PROMPT:
Print every record below exactly as written.

Scripts that build objects:

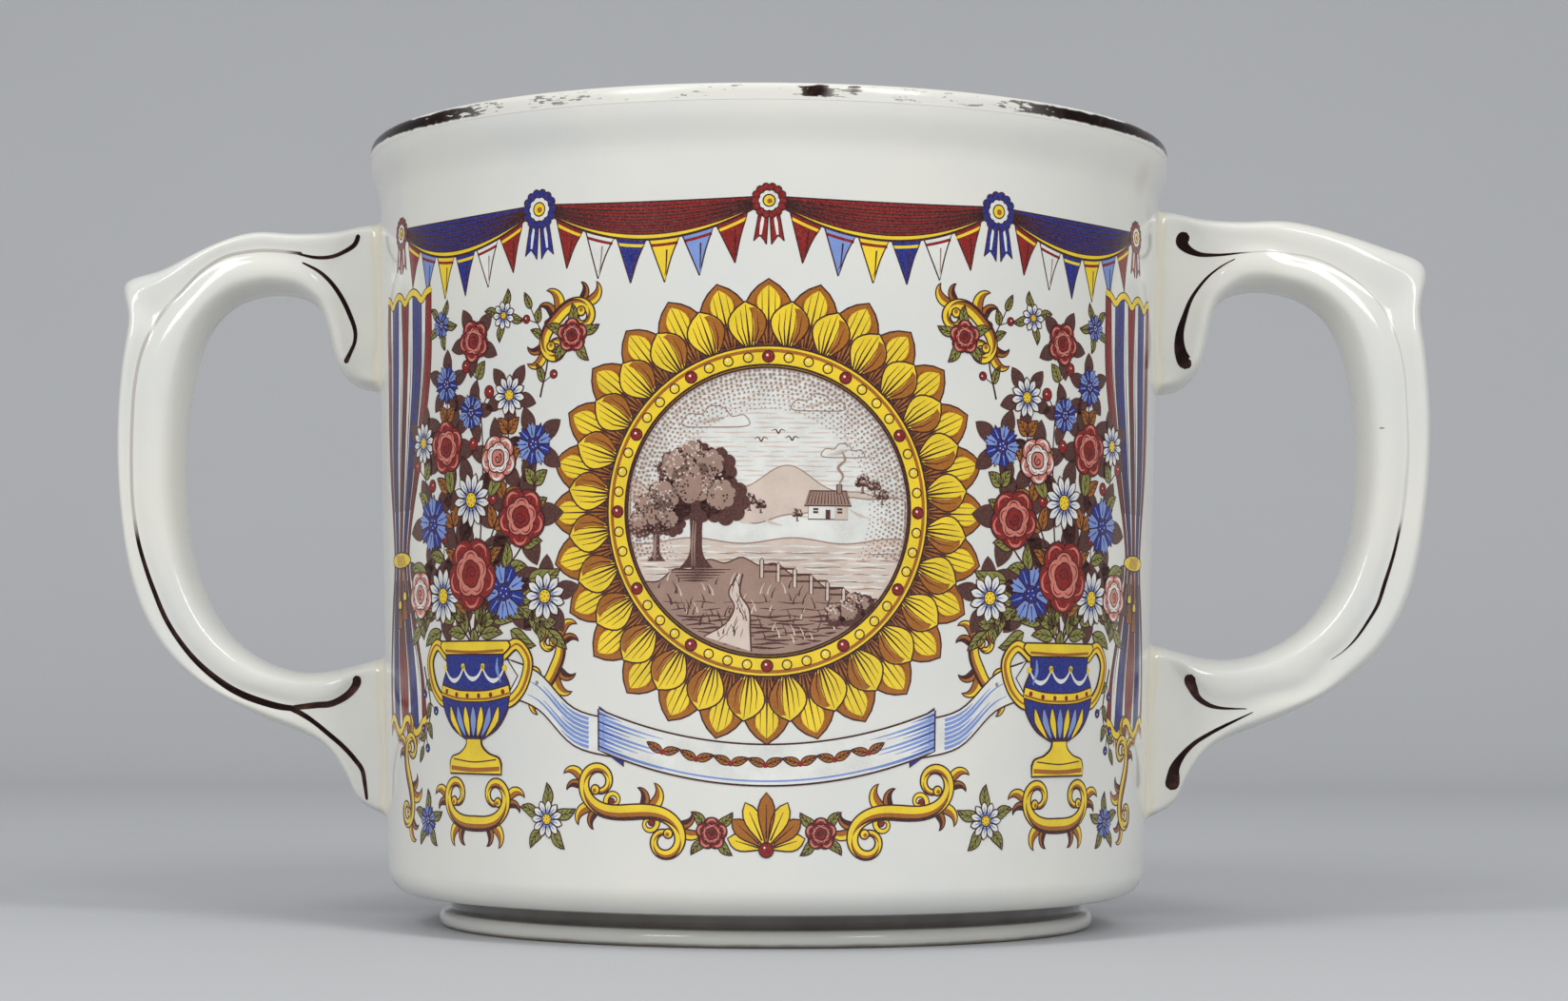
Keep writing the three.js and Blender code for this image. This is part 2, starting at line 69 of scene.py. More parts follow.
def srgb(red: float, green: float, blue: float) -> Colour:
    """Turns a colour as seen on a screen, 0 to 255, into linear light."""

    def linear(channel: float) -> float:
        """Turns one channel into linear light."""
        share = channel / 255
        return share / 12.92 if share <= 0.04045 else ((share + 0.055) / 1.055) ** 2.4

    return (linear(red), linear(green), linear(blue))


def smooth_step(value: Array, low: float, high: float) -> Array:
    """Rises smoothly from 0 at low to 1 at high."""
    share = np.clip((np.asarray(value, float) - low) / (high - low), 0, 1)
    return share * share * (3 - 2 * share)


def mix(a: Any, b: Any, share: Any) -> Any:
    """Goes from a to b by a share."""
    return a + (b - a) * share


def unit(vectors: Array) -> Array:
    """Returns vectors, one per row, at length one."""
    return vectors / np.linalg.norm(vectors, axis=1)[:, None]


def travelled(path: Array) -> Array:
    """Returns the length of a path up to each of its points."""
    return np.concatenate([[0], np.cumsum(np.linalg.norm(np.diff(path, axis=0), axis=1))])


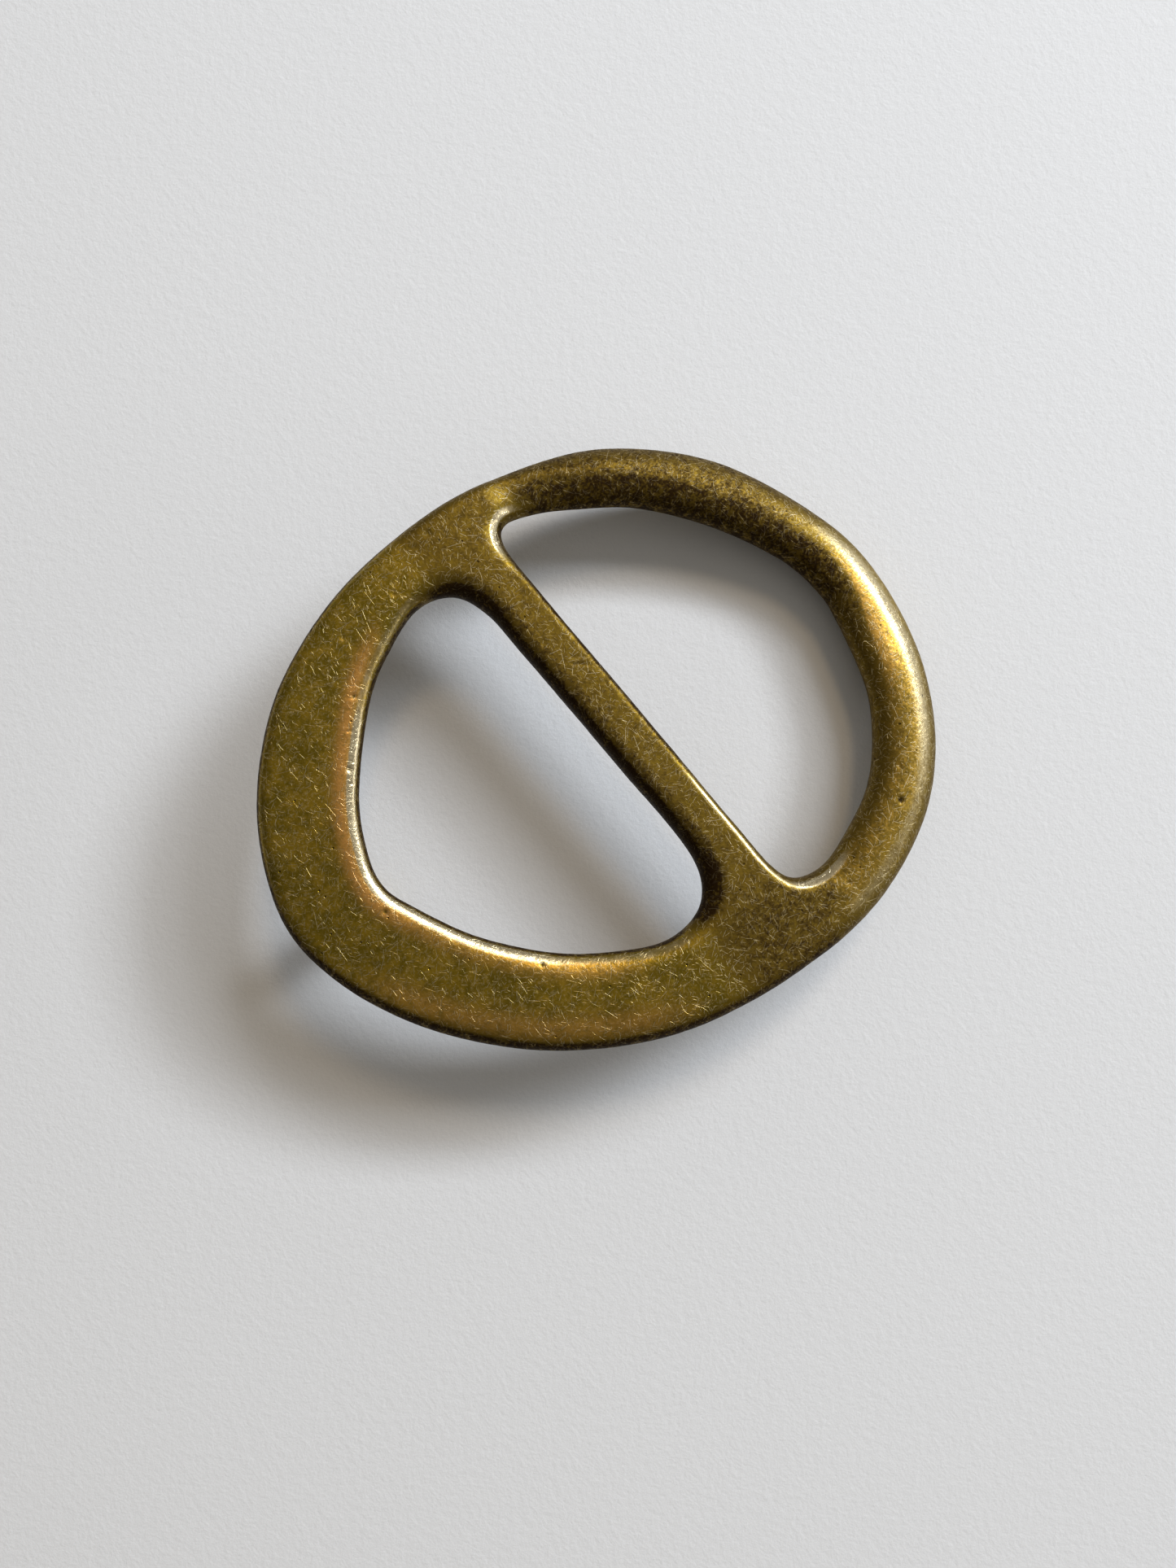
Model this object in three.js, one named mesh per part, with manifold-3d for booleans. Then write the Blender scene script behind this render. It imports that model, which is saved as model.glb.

EXERCISE ANSWER:
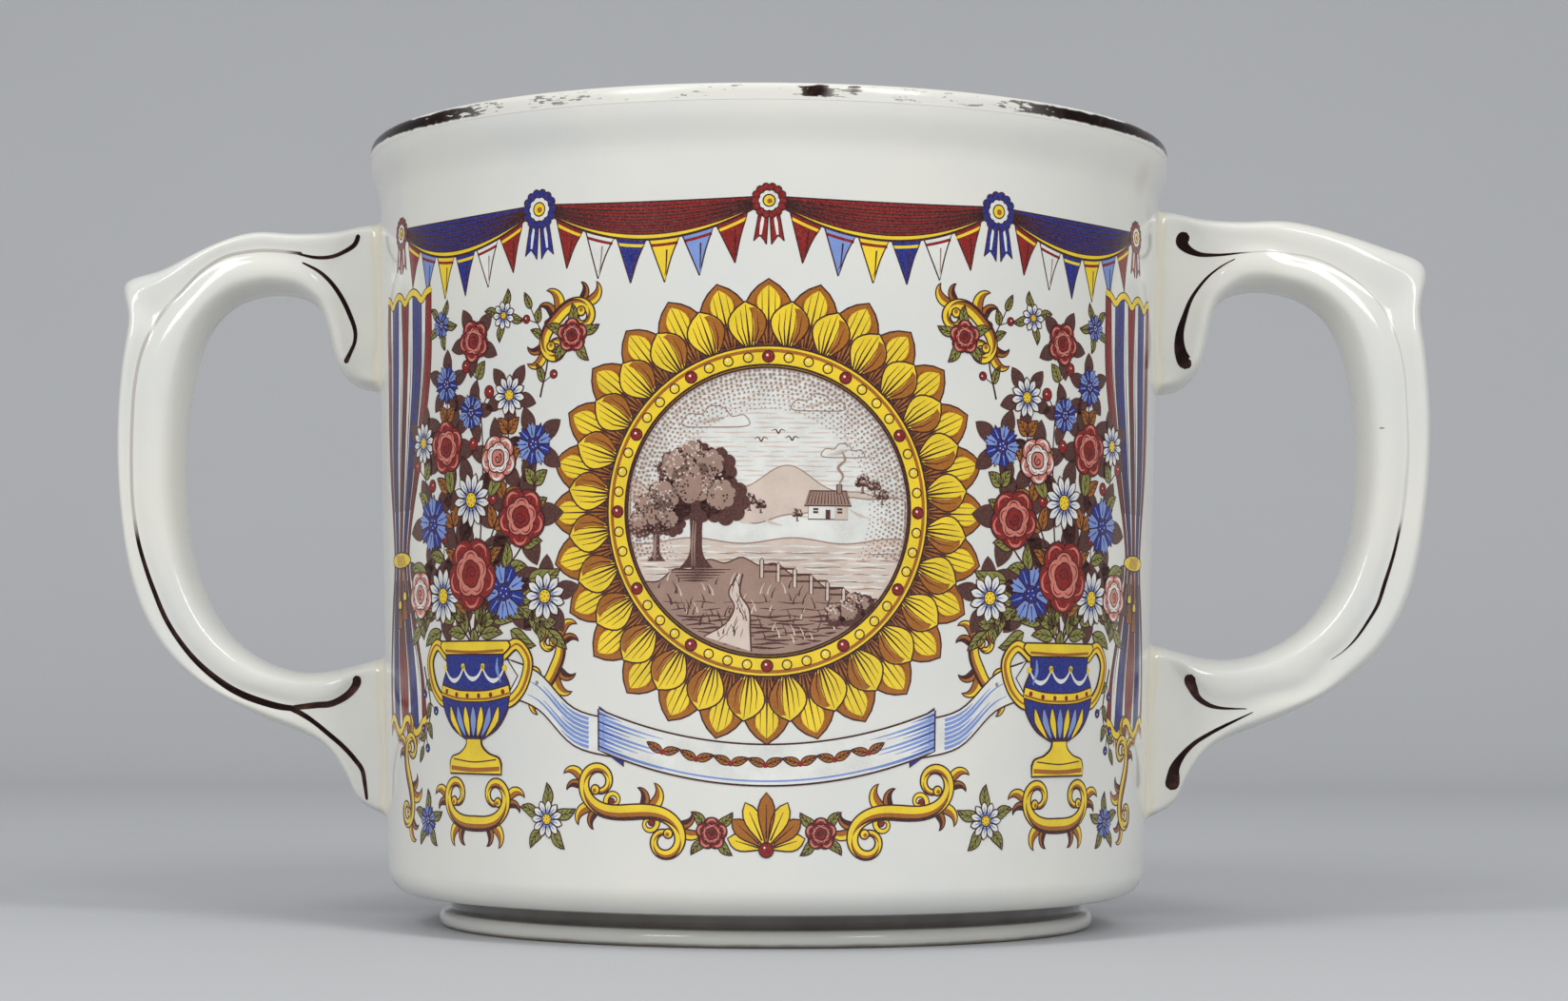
Keep writing the three.js and Blender code for this image. This is part 2, starting at line 69 of scene.py. More parts follow.
def srgb(red: float, green: float, blue: float) -> Colour:
    """Turns a colour as seen on a screen, 0 to 255, into linear light."""

    def linear(channel: float) -> float:
        """Turns one channel into linear light."""
        share = channel / 255
        return share / 12.92 if share <= 0.04045 else ((share + 0.055) / 1.055) ** 2.4

    return (linear(red), linear(green), linear(blue))


def smooth_step(value: Array, low: float, high: float) -> Array:
    """Rises smoothly from 0 at low to 1 at high."""
    share = np.clip((np.asarray(value, float) - low) / (high - low), 0, 1)
    return share * share * (3 - 2 * share)


def mix(a: Any, b: Any, share: Any) -> Any:
    """Goes from a to b by a share."""
    return a + (b - a) * share


def unit(vectors: Array) -> Array:
    """Returns vectors, one per row, at length one."""
    return vectors / np.linalg.norm(vectors, axis=1)[:, None]


def travelled(path: Array) -> Array:
    """Returns the length of a path up to each of its points."""
    return np.concatenate([[0], np.cumsum(np.linalg.norm(np.diff(path, axis=0), axis=1))])


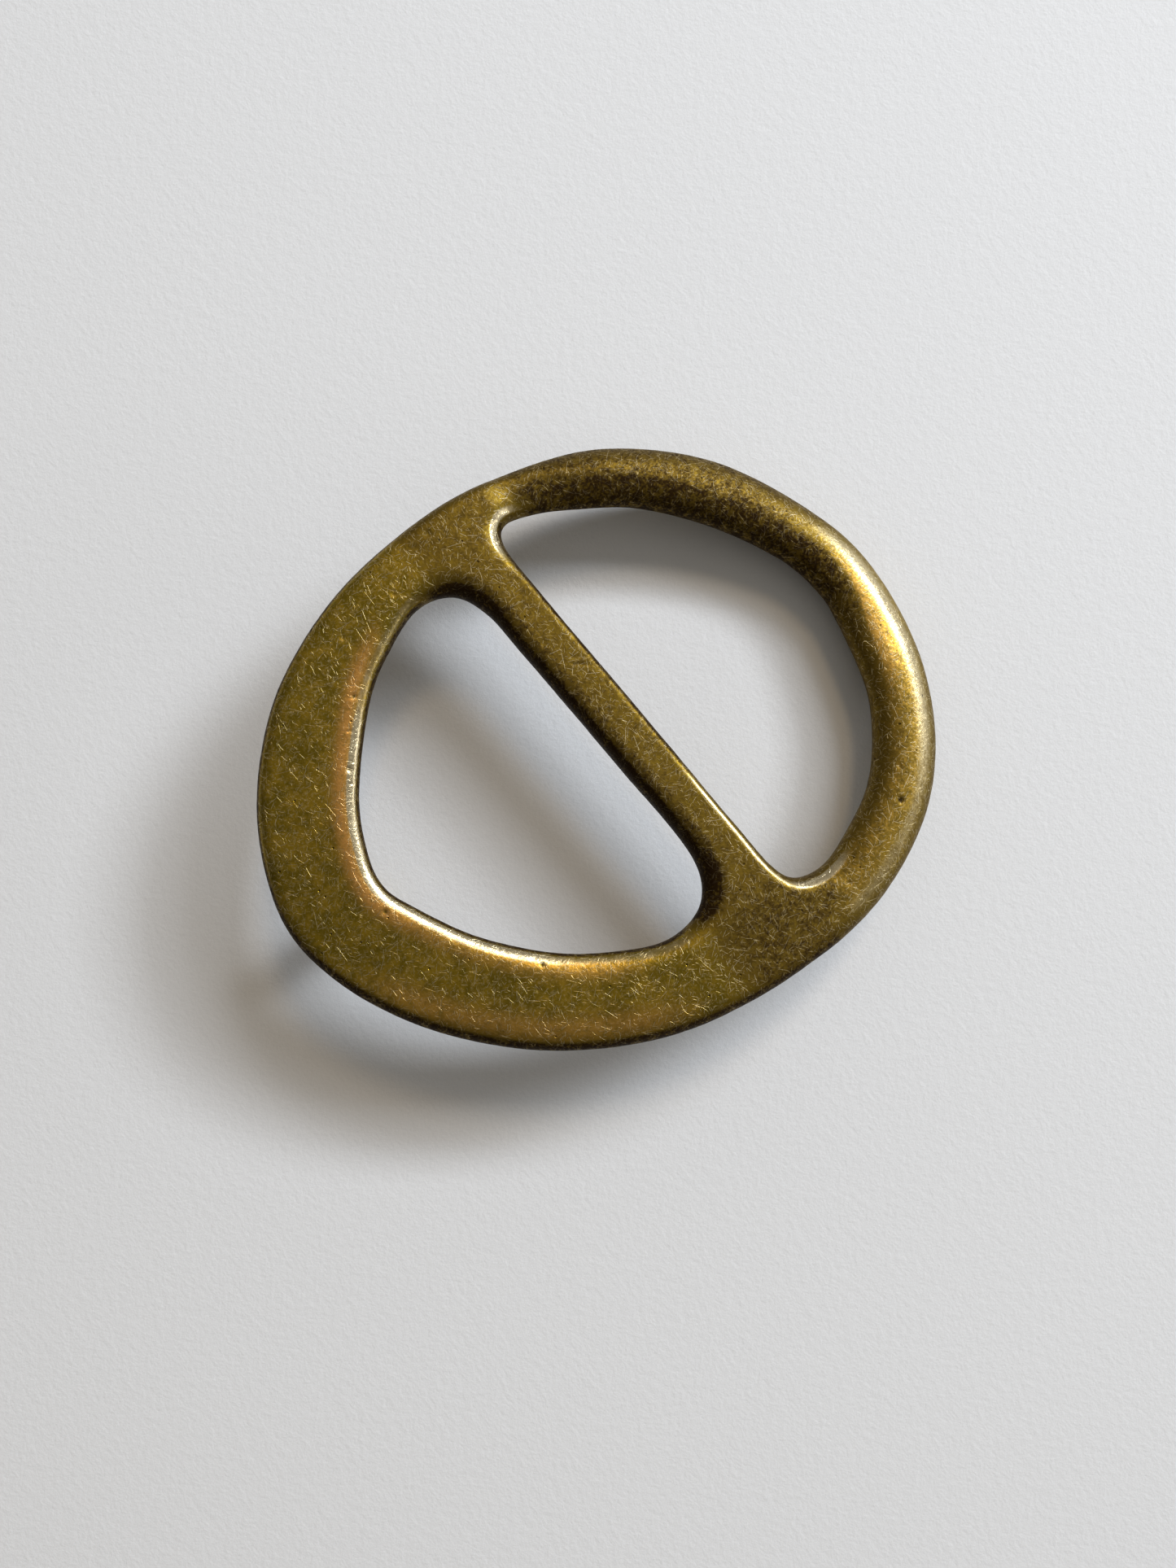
Model this object in three.js, one named mesh per part, with manifold-3d for booleans. Then write the Blender scene script behind this render. It imports that model, which is saved as model.glb.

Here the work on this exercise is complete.